The yen rose almost 6 per cent since hitting an eight-year low on Tuesday, and China's standing as a regional leader soared.

"China has been an island of stability in Asia," said US Treasury Secretary Robert Rubin, who ordered the currency market intervention and is on his way to Peking this week.

To be sure, a devaluation aimed at stimulating exports could have hurt China just as much as it might have helped, forcing Hong Kong to remove its 15-year-old peg to the US dollar and sparking a ruinous round of currency devaluations in Asia.

Moreover, Chinese Communist Party officials have said repeatedly in recent weeks that there was no need to devalue the yuan. A turnabout would have shattered the government's credibility.

The desire to usurp Japan as Asia's financial leader is tempered by political considerations. China's leaders fear that a further economic slowdown would throw tens of millions of people out of work, undermining their hold on power.

The yen's earlier fall certainly put pressure on China. Its exports fell last month for the first time in two years, putting this year's 8 per cent economic growth target at risk.

China is likely to boost its leadership role still further next week, when President Clinton and 3,000 officials, staff and journalists visit the country.

China's clout is not just financial. The Clinton visit comes after two of China's neighbours, India and Pakistan, conducted nuclear tests, potentially triggering a nuclear arms race.

For the first time, Mr Clinton and China's President Jiang Zemin used a new "hot-line" telephone link to talk about how to defuse the crisis. India's taunts that it had exploded the devices because of the threat from an overt nuclear power, China, drew only measured denials from Peking.

"The Chinese have a public relations opportunity here of a very significant sort if they play their cards right," said Jonathan Pollack, a senior analyst of China's military at the Rand Corp. "They can be seen as a source of moderation, stability and restraint."
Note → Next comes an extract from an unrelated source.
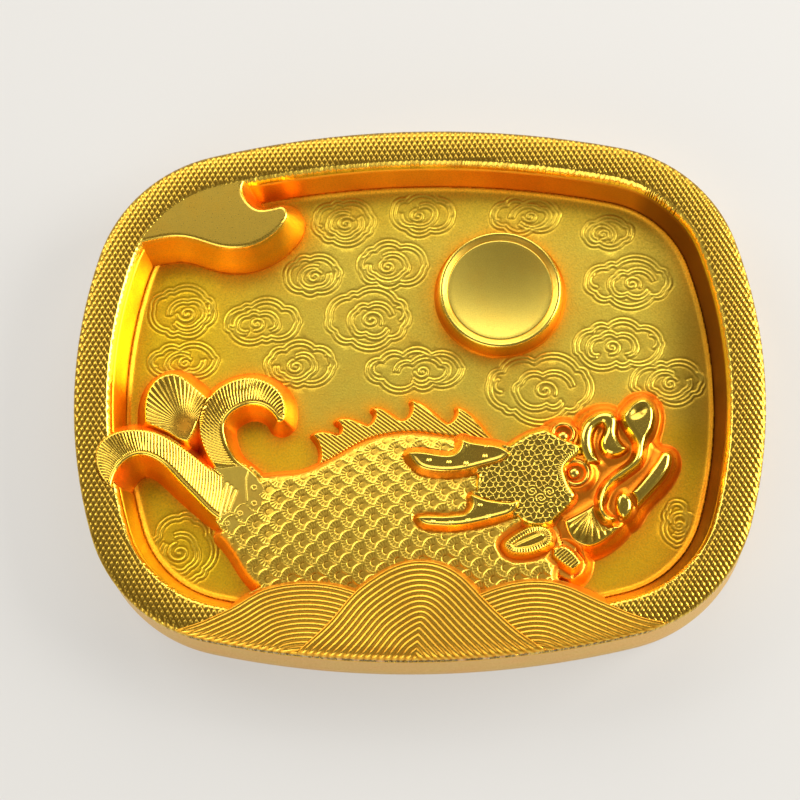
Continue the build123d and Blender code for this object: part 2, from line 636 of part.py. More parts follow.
# Upper relief: small forms that sit in sockets of the body and the head base
upper = {
    "forehead_crest": make_forehead_crest(),
    "large_eye_ring": make_eye_ring(large_eye_place_share, large_eye_ring_radius, large_eye_ball_radius),
    "small_eye_ring": make_eye_ring(small_eye_place_share, small_eye_ring_radius, small_eye_ball_radius),
    "snout_lip": relief(snout_lip_share, lip_height, base=seat_height, edge=fine_edge_radius),
    "nose_curl": relief(nose_curl_share, nose_height, base=seat_height, draft=fin_draft),
    "mouth_ball": relief(mouth_ball_share, mouth_ball_height, base=seat_height, draft=fin_draft,
                         edge=mouth_ball_edge_radius),
    "jaw_bar": relief(jaw_bar_share, jaw_height, base=seat_height, draft=fin_draft, edge=jaw_edge_radius),
    "cheek_fan": relief(cheek_fan_share, cheek_height, base=seat_height, edge=fine_edge_radius),
    "ear_leaf": relief(ear_leaf_share, ear_height, base=seat_height),
    "side_fin": relief(side_fin_share, side_fin_height, base=seat_height),
    "horn_upper": relief(horn_upper_share, horn_height, base=seat_height, edge=fine_edge_radius),
    "horn_lower": relief(horn_lower_share, horn_height, base=seat_height, edge=fine_edge_radius),
}
done = []
for name, form in upper.items():
    upper[name] = less(form, *done)
    done.append(upper[name])
pieces.update(upper)
pieces["large_eye_ball"] = make_eye_ball(large_eye_place_share, large_eye_ball_radius)
pieces["small_eye_ball"] = make_eye_ball(small_eye_place_share, small_eye_ball_radius)

body = less(make_fish_body() & pool, *waves, *done)
head = less(relief(head_base_share, head_height), body, *waves, *done)
root = less(relief(tail_root_share, tail_root_height), body, *waves)
lower_curl = less(lower_curl, root, body)
back_share = max(y for stroke in upper_curl_share for x, y in stroke)
upper_back = (0, back_share * pool_half_depth)
upper_curl = relief(upper_curl_share, upper_curl_height, tilt=(0, upper_curl_slope), start=upper_back)
upper_curl = less(upper_curl, root, body, lower_curl)
fan = less(relief(tail_fan_share, tail_fan_height) & pool, lower_curl, upper_curl)
fin = relief(dorsal_fin_share, dorsal_fin_height, draft=fin_draft, edge=fine_edge_radius)
fin = less(fin, body, head, *done)
pieces["fish_body"] = with_studs("fish_body", body)
pieces["head_base"] = with_studs("head_base", head)
pieces["tail_root"] = with_studs("tail_root", root)
pieces["tail_curl_lower"] = with_studs("tail_curl_lower", lower_curl)
pieces["tail_curl_upper"] = with_studs("tail_curl_upper", upper_curl)
pieces["tail_fan"] = with_studs("tail_fan", fan)
pieces["dorsal_fin"] = with_studs("dorsal_fin", fin)

plate = make_floor_plate()
for name in stud_shares:
    plate = less(plate, *studs(name, stud_clearance))
pieces["floor_plate"] = plate

for name, piece in pieces.items():
    write(name, piece)
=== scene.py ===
import math

import bpy
import numpy as np
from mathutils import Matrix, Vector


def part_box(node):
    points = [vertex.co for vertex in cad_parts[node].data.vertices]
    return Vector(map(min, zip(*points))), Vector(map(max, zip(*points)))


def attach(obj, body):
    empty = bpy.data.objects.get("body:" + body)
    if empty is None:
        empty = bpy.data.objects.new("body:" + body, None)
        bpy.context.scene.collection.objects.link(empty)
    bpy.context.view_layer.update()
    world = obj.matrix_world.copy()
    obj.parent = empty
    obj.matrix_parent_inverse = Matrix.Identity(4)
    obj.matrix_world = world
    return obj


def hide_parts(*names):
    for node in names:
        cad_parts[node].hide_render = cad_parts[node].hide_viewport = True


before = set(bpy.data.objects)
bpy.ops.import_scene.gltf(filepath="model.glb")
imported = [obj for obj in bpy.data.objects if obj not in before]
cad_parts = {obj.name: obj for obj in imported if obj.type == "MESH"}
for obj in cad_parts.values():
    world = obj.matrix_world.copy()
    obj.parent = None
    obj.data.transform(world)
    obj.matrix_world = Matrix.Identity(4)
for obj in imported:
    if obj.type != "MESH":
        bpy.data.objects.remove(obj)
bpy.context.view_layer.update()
print("frame:", len(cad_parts), "nodes")

mm = 0.001
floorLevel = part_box("floor_plate")[1].z / mm  # all lengths below are in mm, in the row frame
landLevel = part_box("tray_casting")[1].z / mm


# Outlines, read from the frame's nodes

def nodeMesh(name):
    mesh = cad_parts[name].data
    points = np.empty(len(mesh.vertices) * 3, np.float32)
    mesh.vertices.foreach_get("co", points)
    mesh.calc_loop_triangles()
    corners = np.empty(len(mesh.loop_triangles) * 3, np.int32)
    mesh.loop_triangles.foreach_get("vertices", corners)
    points = np.round(points.reshape(-1, 3).astype(float) / mm, 4)
    points, back = np.unique(points, axis=0, return_inverse=True)  # joins the doubled corners
    return points, back.reshape(-1)[corners].reshape(-1, 3)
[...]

US officials also know that American efforts to curb the spread of military technology will rely on nations such as China restricting their exports. That gives Peking a bargaining chip and increases the importance to Washington of friendly US-China relations.

"China's essentially getting credit for not collapsing," said Gerald Segal, senior researcher at London's International Institute for Strategic Studies.

The Chinese press is already playing up the potential for China and the US to work together.

The China Economic Times commented on Friday: "For the basic problems of the world, China and the US should work together."

The newspaper also said the region should recognise China's rise. "The [yuan] is going to replace the Japanese yen as the key currency in Asia. China replaces Japan as the leading economic force in Asia."

Such talk is still premature. China's economy is barely a fifth the size of Japan's. Growing at its slowest pace in eight years, it still needs plenty of fixing.